Before saying anything more here, I have to clarify a few of things.  First, Jesus is not suggesting we literally eat his flesh and drink his blood.  He’s rather using an offensive analogy to make his point to the Jewish religious authorities who hate him anyway.  Yes, Jesus has lost his patience and is being rude.  This long speech Jesus is giving about him being the Bread of Life comes right after he fed over 15,000 with five loves of bread and two fish.  He proved himself to be Israel’s Messiah, indeed God in their midst, but the religious authorities just could not let go of their religious power and accept him as the One.  So, Jesus is going all out here to get under their skin.  “I’m to food of life.  Gnaw on my flesh like your trying to get to those tiny little bits of meat tucked away in the nooks and crannies of a T-bone steak.  Drink my blood like a Pagan.  Only those who cannibalize me can have the eternal life that is mine to give…MINE to give”
The analogy Jesus is creating here definitely points to animal sacrifice in general and the Passover sacrifice in particular.  In ancient Israel you only ate meat that was taken to the priest and sacrificed to God in thanks or in repentance.  You didn’t just kill it and eat it.  Taking life of an animal was a sacred thing.  You took it to the priest.  The priest offered it up and of course kept a portion.  Then you took it home and shared it among the extended family in a celebratory meal, a feast.  Eating flesh was a sacred, communal thing. Passover is the best example of this and Passover is important in John’s Gospel because Jesus dies during Passover.  Everyone in a household ate the meat of the Passover sacrifice.  It was something families did together.  To this day the Passover meal is the most important meal Jewish families share together.
Drinking blood, on the other hand, was something you never did in ancient Israel.  Pagans did it, but not the people of God.  Israelites believed that the blood was the life of the animal and so they priest burned it on the altar to return it to God.  On Passover, of course we know that they painted the blood of the sacrifice on their doorposts so that the angel of death would pass over their houses and only strike the Egyptian firstborn.   When Jesus says “drink my blood” he means taking his very life, his saving life into one self.  The only reasonable thing he can be referring to here is the presence of the Holy Spirit in, with, and among us.  Being personally filled with the Holy Spirit was what the Jews were expecting in the age to come when the Messiah returned and established the Kingdom of God and put the world to right.

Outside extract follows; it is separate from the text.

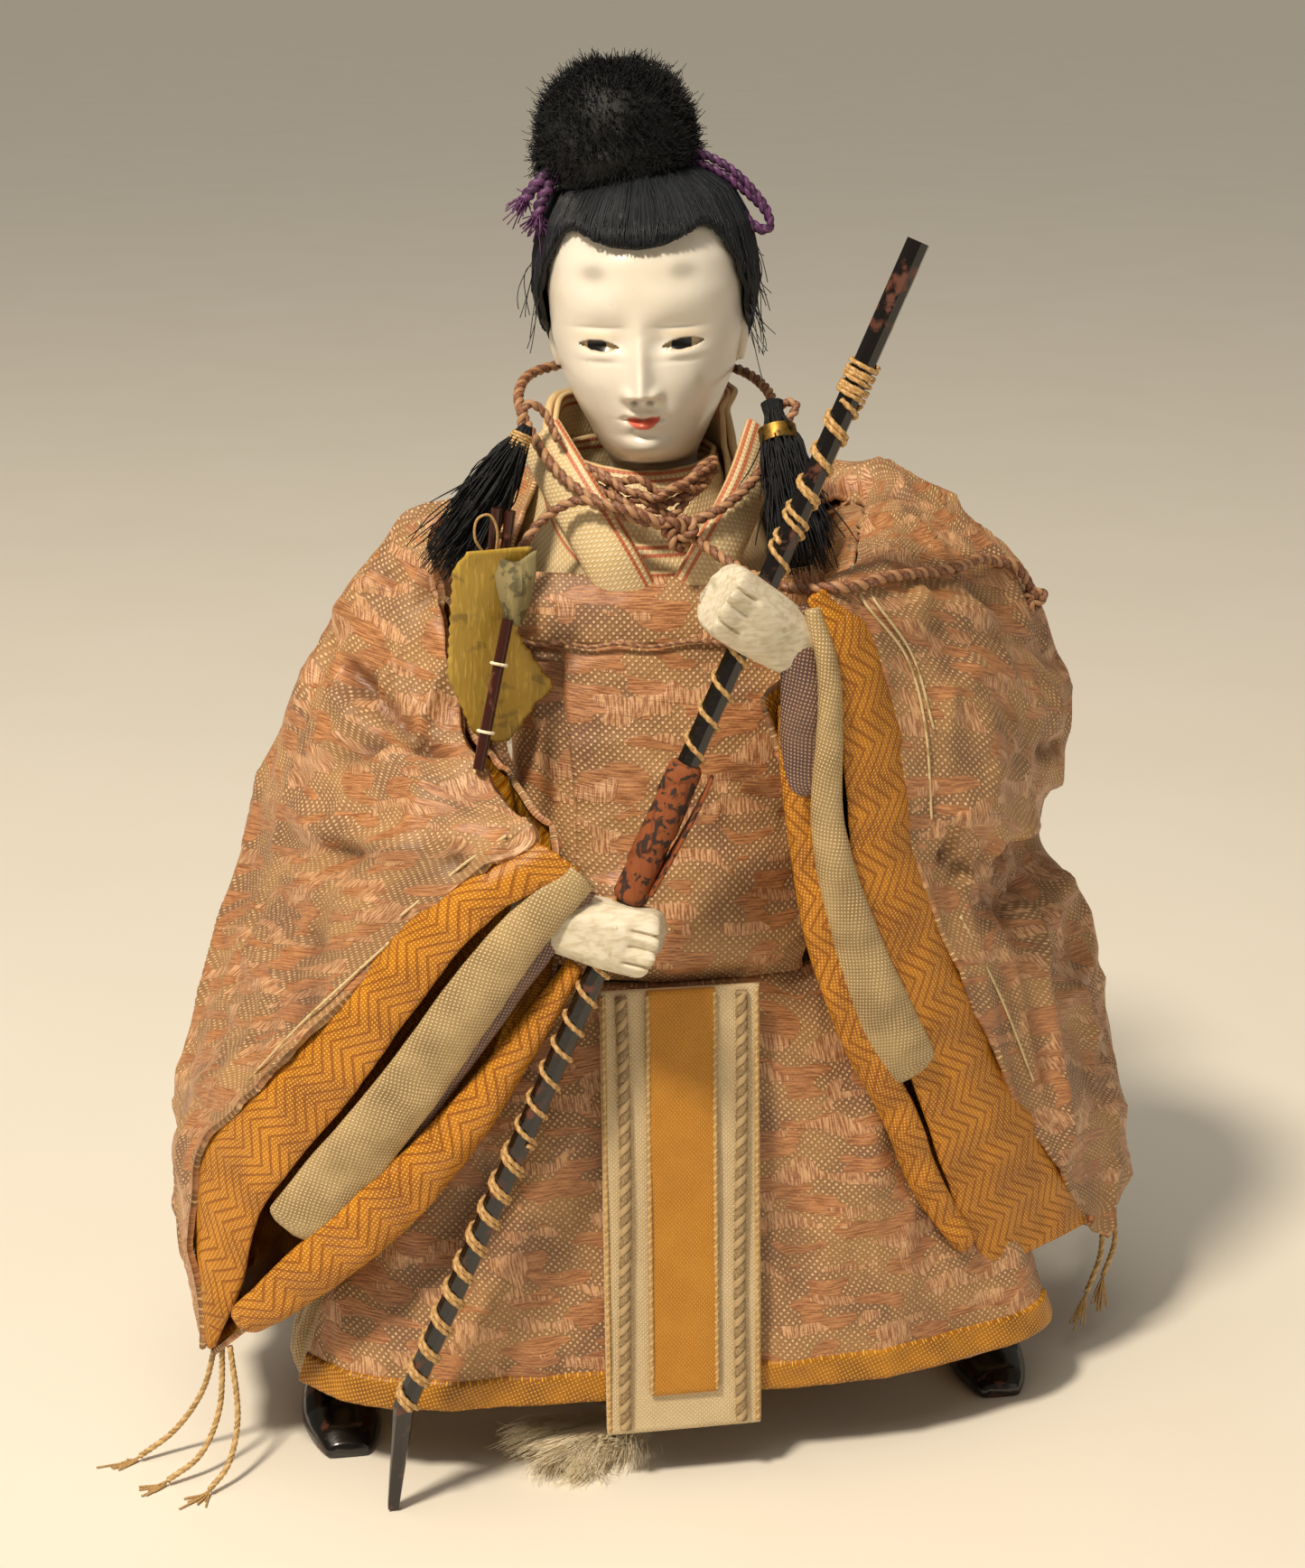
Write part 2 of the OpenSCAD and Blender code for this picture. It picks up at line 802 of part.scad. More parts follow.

A second thing to clarify is that this life filled with the Holy Spirit in the Age to Come in which God has put things to right is part of what Jesus means when he says “eternal life” which we can have a taste of now in him instead of having to wait for him to return to receive it.  Unfortunately, the church over the centuries has totally bought its definition of the word “eternal” from the Greek philosophers rather than the Hebrew writers of the Bible.  We like to think of eternal in terms of time so that eternal means timeless and eternal life simply means entering into a timeless, spiritual, disembodied realm after we die.  That’s not biblical.  In fact, in John 17:3 Jesus defines eternal life.  He says, “And this is eternal life, that they may know you, the only true God, and Jesus the Christ whom you have sent.”  He says this after just a few paragraphs before talking about sending the Holy Spirit to his disciples. Eternal life is not timeless existence.  It is knowing God as he has revealed himself in Jesus Christ whom we encounter in the presence of the Holy Spirit whom he has sent who is with, among, and in us right now.  The eternal life of the Age to Come is with us now – life filled with knowing God, healed of Sin and Death, and put right.
To patch all this together I would like to revisit my original question.  I asked can you think of a highpoint experience in your life when you felt most fully alive and engaged?  Let me ask this question in a different way – Can you think of times in your life when you have felt most full of eternal life, when you’ve known God was with you, healing your brokenness, and putting things right in your life?  To put it in the offensive terms Jesus used – Can you think of times in your life when you were eating Jesus flesh and drinking his blood?
I first experienced this feast of eternal life back in my university days in what we called discipleship groups.  I met together weekly with five other students.  We had Bible study, shared what was going on with us each – our struggles and hurts, and we prayed for each other.  The presence of the Holy Spirit was with us in those meetings.  You could feel Him.  Over the course of a few months we all found ourselves being healed of deep hurts and our lives falling into order.
Over the years I’ve learned to abide in Jesus and to know that he abides in me.  It is somewhat easier for ministers in this respect.  Having to prepare a weekly sermon I really get to gnaw on the Scriptures.  I get to gather with you folks and worship every week.  I get to visit and pray with and for you folks.  I get to see our Lord be remarkably faithful to you.  Church isn’t just something I come to because I’m a good person and this is what good people do to be better.  Church is the context of eternal life for me.  My life in Christ ministering with and among you even though we would appear to be dying institution is a taste of eternal life.  

The feast of eternal life is in each of our churches.  When have you felt most full of eternal life, when you’ve known God was with you, healing your brokenness, and putting things to right in you life?  Amen.